┌────────
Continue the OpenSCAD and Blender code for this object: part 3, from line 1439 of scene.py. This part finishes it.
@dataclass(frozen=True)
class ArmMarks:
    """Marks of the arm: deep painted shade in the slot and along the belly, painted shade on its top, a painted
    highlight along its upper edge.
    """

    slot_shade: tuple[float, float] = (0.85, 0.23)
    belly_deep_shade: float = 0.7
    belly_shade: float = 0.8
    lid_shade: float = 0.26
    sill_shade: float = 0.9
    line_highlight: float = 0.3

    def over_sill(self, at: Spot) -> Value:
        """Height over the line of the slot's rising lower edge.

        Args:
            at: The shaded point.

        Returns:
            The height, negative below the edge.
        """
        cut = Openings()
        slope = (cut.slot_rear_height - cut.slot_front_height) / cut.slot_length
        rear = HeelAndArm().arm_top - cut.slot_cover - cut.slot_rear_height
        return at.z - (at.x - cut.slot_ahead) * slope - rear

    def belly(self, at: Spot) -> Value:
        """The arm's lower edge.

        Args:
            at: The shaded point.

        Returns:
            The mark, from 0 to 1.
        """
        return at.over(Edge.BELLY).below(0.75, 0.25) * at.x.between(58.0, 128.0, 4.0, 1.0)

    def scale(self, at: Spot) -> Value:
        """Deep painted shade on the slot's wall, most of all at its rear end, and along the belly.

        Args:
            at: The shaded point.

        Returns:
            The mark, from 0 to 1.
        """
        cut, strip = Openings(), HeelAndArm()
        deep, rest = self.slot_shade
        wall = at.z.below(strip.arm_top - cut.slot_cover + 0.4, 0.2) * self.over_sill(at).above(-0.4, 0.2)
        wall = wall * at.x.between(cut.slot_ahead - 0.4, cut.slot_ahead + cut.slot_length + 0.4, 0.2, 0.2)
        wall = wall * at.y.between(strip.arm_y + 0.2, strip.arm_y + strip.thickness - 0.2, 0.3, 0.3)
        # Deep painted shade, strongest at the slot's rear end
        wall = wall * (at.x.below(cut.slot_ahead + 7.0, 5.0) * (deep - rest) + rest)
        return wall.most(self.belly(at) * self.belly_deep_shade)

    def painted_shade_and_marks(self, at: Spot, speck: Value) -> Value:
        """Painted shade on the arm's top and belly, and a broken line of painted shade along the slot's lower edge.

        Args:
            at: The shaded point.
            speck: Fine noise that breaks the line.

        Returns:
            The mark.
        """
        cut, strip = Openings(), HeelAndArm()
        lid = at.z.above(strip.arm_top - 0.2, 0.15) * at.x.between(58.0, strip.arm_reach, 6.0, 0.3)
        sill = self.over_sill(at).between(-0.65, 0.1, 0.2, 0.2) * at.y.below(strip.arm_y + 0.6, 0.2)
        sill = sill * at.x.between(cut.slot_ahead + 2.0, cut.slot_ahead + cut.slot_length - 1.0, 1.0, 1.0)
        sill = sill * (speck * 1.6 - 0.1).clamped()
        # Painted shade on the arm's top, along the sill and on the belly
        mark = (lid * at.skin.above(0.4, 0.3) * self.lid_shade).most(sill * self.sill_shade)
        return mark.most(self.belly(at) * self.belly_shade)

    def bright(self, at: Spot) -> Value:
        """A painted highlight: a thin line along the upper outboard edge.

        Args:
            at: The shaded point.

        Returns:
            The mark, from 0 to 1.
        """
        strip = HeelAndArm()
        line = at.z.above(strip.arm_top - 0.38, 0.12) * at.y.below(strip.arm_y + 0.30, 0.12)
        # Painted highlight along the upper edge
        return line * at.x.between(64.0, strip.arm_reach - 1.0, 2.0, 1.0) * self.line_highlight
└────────
┌────────
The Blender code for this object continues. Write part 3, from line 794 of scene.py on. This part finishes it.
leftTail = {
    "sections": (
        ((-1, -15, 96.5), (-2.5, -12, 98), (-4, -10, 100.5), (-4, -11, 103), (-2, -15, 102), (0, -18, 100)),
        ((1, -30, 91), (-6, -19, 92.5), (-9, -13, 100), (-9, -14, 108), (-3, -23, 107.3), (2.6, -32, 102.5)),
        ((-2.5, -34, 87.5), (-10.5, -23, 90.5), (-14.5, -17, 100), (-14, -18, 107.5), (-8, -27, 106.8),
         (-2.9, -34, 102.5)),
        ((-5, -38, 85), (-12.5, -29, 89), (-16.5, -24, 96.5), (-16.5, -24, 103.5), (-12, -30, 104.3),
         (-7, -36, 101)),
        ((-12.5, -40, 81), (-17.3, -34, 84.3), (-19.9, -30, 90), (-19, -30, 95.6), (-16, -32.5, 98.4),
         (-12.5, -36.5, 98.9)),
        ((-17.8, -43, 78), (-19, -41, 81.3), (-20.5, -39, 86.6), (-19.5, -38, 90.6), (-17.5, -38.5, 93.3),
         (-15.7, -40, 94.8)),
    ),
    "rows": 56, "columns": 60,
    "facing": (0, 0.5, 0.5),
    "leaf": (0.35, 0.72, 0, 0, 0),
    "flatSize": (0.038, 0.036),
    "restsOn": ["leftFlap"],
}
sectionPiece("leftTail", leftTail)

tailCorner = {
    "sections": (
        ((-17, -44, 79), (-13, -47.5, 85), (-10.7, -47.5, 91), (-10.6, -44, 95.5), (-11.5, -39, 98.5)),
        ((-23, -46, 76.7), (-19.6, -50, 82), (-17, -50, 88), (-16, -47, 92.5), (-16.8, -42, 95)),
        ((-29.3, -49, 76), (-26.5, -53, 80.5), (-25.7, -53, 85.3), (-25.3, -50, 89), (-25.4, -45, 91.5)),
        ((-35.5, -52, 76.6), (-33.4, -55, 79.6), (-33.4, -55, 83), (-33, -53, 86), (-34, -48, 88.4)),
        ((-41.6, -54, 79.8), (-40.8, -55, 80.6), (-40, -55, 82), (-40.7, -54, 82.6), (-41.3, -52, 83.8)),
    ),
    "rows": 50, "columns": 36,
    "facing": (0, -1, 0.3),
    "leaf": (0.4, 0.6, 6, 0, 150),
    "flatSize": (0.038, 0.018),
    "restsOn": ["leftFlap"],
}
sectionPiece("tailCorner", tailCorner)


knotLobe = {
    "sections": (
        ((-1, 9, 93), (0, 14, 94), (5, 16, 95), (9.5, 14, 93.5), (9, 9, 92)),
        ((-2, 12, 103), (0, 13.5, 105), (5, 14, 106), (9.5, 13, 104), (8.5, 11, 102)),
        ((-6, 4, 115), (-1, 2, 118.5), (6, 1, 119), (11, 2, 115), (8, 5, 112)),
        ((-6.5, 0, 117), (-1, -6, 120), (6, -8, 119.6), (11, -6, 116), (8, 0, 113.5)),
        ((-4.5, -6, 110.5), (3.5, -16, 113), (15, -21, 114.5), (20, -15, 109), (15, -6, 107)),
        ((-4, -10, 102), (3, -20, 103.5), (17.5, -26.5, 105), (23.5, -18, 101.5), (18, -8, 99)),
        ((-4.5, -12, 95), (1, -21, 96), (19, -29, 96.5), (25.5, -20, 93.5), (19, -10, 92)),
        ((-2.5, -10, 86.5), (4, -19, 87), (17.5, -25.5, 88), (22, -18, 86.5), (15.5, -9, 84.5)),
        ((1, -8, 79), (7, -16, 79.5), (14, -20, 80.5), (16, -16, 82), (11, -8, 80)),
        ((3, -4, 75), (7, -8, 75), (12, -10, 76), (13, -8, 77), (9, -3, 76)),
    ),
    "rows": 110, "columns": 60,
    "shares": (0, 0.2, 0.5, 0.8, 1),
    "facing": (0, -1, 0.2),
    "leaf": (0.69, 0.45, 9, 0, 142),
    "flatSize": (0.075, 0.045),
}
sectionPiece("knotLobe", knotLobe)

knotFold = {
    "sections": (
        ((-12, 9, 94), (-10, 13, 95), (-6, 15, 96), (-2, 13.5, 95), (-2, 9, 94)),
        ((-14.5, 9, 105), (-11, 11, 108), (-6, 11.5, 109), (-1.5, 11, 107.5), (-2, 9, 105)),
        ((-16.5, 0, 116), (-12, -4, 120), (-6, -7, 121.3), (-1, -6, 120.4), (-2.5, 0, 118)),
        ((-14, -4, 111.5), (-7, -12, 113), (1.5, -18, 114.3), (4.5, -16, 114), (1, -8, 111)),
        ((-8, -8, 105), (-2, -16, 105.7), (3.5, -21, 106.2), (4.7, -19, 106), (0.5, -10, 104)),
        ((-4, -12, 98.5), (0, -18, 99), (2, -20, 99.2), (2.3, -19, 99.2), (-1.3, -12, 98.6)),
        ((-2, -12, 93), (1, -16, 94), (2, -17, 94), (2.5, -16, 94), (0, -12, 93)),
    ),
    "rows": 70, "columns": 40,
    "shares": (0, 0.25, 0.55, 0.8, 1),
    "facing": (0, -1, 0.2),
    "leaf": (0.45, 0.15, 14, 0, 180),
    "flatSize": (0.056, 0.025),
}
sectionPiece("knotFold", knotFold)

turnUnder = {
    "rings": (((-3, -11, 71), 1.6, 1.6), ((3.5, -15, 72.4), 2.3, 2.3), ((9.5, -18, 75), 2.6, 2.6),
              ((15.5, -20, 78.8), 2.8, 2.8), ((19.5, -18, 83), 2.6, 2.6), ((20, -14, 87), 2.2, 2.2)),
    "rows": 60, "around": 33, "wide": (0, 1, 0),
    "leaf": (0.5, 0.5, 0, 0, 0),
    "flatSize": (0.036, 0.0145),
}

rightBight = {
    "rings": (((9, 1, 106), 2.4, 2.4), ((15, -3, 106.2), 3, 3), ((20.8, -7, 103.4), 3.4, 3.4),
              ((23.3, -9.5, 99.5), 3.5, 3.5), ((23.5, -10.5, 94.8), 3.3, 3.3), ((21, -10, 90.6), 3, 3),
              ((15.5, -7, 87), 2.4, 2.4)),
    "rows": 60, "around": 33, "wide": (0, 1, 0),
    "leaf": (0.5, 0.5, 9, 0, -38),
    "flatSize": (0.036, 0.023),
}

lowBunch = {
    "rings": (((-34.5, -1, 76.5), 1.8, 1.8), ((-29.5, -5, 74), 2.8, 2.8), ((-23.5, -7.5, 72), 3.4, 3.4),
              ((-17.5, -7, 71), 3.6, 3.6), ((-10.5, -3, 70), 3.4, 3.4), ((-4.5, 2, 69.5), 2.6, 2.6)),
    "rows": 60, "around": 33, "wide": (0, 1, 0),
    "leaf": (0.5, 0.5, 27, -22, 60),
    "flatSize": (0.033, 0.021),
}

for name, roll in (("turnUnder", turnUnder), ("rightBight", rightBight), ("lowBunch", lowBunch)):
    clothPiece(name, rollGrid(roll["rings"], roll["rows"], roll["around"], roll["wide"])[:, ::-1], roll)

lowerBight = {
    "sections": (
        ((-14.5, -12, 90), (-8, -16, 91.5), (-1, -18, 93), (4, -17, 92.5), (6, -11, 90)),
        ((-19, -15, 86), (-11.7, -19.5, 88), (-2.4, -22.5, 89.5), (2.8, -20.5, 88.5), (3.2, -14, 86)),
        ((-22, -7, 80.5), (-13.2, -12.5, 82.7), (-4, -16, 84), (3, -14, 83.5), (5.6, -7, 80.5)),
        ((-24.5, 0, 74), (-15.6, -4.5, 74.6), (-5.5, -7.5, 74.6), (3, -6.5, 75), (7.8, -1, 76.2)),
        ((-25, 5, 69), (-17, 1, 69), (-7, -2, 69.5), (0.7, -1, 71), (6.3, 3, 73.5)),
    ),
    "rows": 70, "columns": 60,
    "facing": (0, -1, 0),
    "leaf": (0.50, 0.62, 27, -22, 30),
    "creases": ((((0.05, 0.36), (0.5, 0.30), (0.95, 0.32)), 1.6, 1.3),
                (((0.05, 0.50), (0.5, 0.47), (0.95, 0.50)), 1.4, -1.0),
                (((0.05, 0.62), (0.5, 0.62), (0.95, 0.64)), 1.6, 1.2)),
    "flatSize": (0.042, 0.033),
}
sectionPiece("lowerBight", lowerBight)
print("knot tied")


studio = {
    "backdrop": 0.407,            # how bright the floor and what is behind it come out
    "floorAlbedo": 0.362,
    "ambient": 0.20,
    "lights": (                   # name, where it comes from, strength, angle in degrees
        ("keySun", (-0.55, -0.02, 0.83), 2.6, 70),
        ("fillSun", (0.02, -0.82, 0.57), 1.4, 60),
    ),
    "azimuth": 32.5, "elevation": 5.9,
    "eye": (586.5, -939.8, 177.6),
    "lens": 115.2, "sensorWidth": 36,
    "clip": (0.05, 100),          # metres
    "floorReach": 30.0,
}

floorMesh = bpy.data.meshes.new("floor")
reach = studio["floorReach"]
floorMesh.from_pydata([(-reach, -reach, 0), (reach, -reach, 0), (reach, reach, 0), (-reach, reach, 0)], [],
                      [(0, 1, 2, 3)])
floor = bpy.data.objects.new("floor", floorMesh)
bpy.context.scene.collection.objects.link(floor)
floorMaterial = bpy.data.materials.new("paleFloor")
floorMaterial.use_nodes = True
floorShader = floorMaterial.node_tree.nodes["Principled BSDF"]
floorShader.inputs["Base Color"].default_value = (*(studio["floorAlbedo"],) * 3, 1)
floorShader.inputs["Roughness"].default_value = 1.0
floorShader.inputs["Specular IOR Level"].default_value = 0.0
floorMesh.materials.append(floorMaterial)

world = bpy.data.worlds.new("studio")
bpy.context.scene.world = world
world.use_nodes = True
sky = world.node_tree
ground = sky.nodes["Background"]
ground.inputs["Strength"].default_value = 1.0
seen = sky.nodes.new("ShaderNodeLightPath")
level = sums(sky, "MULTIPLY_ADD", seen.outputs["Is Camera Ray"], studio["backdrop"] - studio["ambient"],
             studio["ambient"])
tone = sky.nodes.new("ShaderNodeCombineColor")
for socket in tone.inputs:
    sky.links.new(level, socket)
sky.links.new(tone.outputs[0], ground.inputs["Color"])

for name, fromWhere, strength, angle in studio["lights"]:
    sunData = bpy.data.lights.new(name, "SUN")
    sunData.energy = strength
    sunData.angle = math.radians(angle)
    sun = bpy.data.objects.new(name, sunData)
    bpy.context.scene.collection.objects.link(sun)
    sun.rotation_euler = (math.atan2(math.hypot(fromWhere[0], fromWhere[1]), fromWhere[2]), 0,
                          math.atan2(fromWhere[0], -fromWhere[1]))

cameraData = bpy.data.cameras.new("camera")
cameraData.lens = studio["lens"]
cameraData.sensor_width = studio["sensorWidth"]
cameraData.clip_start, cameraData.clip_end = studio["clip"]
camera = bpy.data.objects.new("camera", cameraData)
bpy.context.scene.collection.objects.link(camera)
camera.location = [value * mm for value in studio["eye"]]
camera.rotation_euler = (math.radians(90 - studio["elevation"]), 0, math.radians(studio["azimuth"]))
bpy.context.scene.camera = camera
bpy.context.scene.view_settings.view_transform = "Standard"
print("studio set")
└────────
- Task to complete -
Output only the lines from the one containing "Continue the OpenSCAD" through the one containing "return at.over(Edge.BELLY).below(0.75, 0.25)", inclusive, exactly as written.

- Answer for this exercise -
Continue the OpenSCAD and Blender code for this object: part 3, from line 1439 of scene.py. This part finishes it.
@dataclass(frozen=True)
class ArmMarks:
    """Marks of the arm: deep painted shade in the slot and along the belly, painted shade on its top, a painted
    highlight along its upper edge.
    """

    slot_shade: tuple[float, float] = (0.85, 0.23)
    belly_deep_shade: float = 0.7
    belly_shade: float = 0.8
    lid_shade: float = 0.26
    sill_shade: float = 0.9
    line_highlight: float = 0.3

    def over_sill(self, at: Spot) -> Value:
        """Height over the line of the slot's rising lower edge.

        Args:
            at: The shaded point.

        Returns:
            The height, negative below the edge.
        """
        cut = Openings()
        slope = (cut.slot_rear_height - cut.slot_front_height) / cut.slot_length
        rear = HeelAndArm().arm_top - cut.slot_cover - cut.slot_rear_height
        return at.z - (at.x - cut.slot_ahead) * slope - rear

    def belly(self, at: Spot) -> Value:
        """The arm's lower edge.

        Args:
            at: The shaded point.

        Returns:
            The mark, from 0 to 1.
        """
        return at.over(Edge.BELLY).below(0.75, 0.25) * at.x.between(58.0, 128.0, 4.0, 1.0)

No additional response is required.